** Task material **

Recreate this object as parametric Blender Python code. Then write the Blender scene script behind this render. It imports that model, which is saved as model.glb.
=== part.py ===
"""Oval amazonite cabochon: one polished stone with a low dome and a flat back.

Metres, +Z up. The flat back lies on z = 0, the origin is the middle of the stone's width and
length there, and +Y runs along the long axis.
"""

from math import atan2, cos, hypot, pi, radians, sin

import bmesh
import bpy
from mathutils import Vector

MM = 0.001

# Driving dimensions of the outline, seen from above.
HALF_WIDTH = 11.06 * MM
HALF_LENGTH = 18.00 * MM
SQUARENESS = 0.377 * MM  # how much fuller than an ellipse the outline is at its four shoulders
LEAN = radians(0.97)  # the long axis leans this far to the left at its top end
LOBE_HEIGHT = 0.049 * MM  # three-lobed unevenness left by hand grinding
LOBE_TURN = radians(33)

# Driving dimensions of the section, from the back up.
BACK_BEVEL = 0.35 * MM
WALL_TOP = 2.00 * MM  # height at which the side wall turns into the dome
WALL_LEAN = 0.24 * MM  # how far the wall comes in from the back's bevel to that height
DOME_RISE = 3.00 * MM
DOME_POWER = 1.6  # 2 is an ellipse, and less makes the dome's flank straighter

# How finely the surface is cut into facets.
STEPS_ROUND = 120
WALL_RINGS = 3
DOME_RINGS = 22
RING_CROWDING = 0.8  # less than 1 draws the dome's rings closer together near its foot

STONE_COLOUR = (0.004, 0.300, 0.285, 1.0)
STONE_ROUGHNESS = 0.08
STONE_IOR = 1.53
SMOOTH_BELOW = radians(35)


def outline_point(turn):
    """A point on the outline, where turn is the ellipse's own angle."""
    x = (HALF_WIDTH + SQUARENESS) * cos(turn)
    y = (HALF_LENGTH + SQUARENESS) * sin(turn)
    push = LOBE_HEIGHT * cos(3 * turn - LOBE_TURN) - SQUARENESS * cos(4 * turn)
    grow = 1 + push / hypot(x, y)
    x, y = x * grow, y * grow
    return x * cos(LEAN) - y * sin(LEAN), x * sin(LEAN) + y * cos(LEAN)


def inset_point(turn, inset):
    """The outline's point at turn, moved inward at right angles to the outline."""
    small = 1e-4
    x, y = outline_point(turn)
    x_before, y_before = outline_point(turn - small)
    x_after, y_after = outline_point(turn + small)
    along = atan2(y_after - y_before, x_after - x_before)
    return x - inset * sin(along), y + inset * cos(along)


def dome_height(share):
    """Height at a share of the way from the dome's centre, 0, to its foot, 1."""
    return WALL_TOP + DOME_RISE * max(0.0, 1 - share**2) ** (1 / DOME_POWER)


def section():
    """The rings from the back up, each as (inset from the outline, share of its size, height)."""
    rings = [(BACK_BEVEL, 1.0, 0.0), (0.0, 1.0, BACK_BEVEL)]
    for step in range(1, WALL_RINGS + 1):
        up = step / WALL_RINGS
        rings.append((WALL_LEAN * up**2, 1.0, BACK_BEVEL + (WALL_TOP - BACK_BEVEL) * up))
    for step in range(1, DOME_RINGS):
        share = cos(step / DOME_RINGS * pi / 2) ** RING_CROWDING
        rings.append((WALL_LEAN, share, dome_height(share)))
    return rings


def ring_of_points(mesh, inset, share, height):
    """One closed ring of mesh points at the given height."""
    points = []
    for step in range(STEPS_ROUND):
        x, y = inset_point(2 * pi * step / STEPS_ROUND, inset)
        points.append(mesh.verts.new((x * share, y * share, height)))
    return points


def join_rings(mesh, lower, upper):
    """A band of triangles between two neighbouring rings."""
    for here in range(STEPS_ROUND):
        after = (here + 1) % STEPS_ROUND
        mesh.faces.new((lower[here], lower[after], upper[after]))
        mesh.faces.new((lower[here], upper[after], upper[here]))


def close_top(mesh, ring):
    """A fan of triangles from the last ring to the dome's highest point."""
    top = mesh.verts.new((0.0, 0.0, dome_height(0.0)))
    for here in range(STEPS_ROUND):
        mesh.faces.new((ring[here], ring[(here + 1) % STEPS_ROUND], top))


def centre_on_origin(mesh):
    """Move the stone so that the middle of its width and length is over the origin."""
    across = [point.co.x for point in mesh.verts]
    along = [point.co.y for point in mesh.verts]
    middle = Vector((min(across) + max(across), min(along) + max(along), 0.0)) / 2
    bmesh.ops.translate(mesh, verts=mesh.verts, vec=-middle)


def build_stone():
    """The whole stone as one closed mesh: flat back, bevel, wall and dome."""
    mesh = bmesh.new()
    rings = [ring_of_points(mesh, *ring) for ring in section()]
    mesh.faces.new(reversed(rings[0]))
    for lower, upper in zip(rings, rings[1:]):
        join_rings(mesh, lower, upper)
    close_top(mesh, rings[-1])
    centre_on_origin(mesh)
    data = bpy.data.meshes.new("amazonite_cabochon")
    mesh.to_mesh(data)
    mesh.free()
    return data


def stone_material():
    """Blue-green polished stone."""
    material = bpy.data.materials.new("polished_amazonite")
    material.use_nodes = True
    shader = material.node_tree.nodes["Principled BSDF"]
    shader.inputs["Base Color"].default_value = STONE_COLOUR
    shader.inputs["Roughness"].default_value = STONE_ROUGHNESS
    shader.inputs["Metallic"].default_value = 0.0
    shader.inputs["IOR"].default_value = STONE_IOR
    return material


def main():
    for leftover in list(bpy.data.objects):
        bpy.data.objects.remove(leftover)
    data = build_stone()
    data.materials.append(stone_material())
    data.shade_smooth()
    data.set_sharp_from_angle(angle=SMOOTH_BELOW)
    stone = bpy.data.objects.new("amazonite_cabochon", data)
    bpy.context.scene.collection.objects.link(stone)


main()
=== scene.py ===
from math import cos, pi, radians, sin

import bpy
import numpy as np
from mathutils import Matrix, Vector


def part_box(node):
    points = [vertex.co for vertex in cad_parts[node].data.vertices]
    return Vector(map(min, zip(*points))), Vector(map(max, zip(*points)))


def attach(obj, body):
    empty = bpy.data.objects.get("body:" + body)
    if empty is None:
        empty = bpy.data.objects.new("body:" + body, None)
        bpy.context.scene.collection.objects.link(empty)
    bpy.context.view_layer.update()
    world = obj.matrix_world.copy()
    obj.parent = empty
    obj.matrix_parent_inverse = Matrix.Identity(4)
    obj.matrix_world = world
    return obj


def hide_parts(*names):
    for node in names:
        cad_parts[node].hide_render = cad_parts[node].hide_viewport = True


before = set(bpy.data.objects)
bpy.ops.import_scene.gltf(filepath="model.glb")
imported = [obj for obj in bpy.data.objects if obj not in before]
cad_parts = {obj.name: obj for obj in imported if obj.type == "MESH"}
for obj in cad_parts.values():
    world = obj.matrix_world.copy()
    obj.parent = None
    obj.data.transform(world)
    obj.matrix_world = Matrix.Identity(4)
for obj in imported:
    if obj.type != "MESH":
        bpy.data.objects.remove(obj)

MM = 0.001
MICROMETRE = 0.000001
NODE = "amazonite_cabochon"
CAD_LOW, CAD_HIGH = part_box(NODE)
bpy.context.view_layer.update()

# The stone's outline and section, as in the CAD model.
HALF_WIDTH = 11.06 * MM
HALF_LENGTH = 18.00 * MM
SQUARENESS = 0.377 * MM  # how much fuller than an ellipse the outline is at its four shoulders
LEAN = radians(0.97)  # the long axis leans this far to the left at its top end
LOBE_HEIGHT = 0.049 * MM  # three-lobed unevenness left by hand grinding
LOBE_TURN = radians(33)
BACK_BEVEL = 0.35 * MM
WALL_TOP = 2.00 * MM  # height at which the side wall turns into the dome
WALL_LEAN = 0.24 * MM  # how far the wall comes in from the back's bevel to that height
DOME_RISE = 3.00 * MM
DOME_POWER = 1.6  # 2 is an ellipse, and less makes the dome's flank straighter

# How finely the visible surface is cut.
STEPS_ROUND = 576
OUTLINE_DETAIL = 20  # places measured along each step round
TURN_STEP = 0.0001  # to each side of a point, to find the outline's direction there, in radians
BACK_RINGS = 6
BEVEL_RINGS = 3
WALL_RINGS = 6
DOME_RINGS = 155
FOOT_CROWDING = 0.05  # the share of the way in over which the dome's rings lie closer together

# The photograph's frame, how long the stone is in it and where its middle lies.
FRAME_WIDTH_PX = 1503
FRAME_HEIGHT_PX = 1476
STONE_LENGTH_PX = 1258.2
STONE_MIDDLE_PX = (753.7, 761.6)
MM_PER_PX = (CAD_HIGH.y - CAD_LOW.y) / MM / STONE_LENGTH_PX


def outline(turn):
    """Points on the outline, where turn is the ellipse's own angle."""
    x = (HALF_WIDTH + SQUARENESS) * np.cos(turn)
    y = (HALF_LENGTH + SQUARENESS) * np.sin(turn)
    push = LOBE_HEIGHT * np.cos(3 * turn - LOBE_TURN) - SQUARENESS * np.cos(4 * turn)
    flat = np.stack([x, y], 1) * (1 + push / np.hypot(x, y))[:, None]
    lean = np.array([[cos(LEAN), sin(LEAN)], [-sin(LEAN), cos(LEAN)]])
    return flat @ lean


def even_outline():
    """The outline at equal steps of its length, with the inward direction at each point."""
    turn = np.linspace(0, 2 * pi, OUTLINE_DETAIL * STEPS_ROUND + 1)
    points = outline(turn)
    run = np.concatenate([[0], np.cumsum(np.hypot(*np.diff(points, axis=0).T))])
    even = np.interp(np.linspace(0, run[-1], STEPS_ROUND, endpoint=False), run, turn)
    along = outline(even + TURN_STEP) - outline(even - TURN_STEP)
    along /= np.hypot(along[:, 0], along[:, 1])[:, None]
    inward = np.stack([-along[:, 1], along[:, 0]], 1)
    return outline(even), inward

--

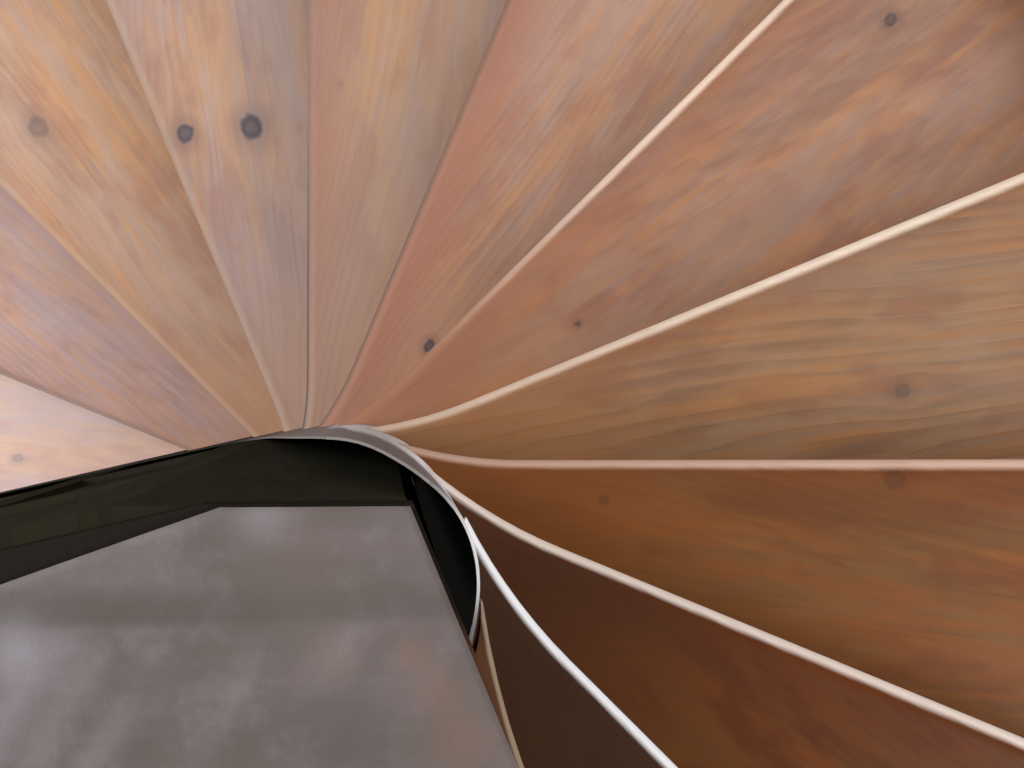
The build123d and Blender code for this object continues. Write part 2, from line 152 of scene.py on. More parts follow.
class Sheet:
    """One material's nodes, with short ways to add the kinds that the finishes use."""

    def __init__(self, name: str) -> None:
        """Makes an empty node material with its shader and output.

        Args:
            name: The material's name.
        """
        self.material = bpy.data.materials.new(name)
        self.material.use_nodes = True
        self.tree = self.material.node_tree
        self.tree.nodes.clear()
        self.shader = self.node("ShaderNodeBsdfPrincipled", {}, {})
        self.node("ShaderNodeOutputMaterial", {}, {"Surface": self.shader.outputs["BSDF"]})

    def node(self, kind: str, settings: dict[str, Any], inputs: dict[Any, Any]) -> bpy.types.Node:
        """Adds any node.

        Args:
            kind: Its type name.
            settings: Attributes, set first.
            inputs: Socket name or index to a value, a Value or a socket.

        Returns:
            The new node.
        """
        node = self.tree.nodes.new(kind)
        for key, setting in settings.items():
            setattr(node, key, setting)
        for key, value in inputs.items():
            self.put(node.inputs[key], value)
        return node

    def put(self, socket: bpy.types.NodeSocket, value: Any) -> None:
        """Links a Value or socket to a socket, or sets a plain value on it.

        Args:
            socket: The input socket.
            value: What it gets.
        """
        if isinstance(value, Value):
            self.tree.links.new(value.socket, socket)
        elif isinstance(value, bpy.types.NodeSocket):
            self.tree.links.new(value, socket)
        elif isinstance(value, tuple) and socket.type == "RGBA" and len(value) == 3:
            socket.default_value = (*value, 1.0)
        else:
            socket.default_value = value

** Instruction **
Extract exactly and only these lines: the line containing "data.set_sharp_from_angle(angle=SMOOTH_BELOW)", the line containing "CAD_LOW, CAD_HIGH = part_box(NODE)", and every line between them.

** Exercise result **
    data.set_sharp_from_angle(angle=SMOOTH_BELOW)
    stone = bpy.data.objects.new("amazonite_cabochon", data)
    bpy.context.scene.collection.objects.link(stone)


main()
=== scene.py ===
from math import cos, pi, radians, sin

import bpy
import numpy as np
from mathutils import Matrix, Vector


def part_box(node):
    points = [vertex.co for vertex in cad_parts[node].data.vertices]
    return Vector(map(min, zip(*points))), Vector(map(max, zip(*points)))


def attach(obj, body):
    empty = bpy.data.objects.get("body:" + body)
    if empty is None:
        empty = bpy.data.objects.new("body:" + body, None)
        bpy.context.scene.collection.objects.link(empty)
    bpy.context.view_layer.update()
    world = obj.matrix_world.copy()
    obj.parent = empty
    obj.matrix_parent_inverse = Matrix.Identity(4)
    obj.matrix_world = world
    return obj


def hide_parts(*names):
    for node in names:
        cad_parts[node].hide_render = cad_parts[node].hide_viewport = True


before = set(bpy.data.objects)
bpy.ops.import_scene.gltf(filepath="model.glb")
imported = [obj for obj in bpy.data.objects if obj not in before]
cad_parts = {obj.name: obj for obj in imported if obj.type == "MESH"}
for obj in cad_parts.values():
    world = obj.matrix_world.copy()
    obj.parent = None
    obj.data.transform(world)
    obj.matrix_world = Matrix.Identity(4)
for obj in imported:
    if obj.type != "MESH":
        bpy.data.objects.remove(obj)

MM = 0.001
MICROMETRE = 0.000001
NODE = "amazonite_cabochon"
CAD_LOW, CAD_HIGH = part_box(NODE)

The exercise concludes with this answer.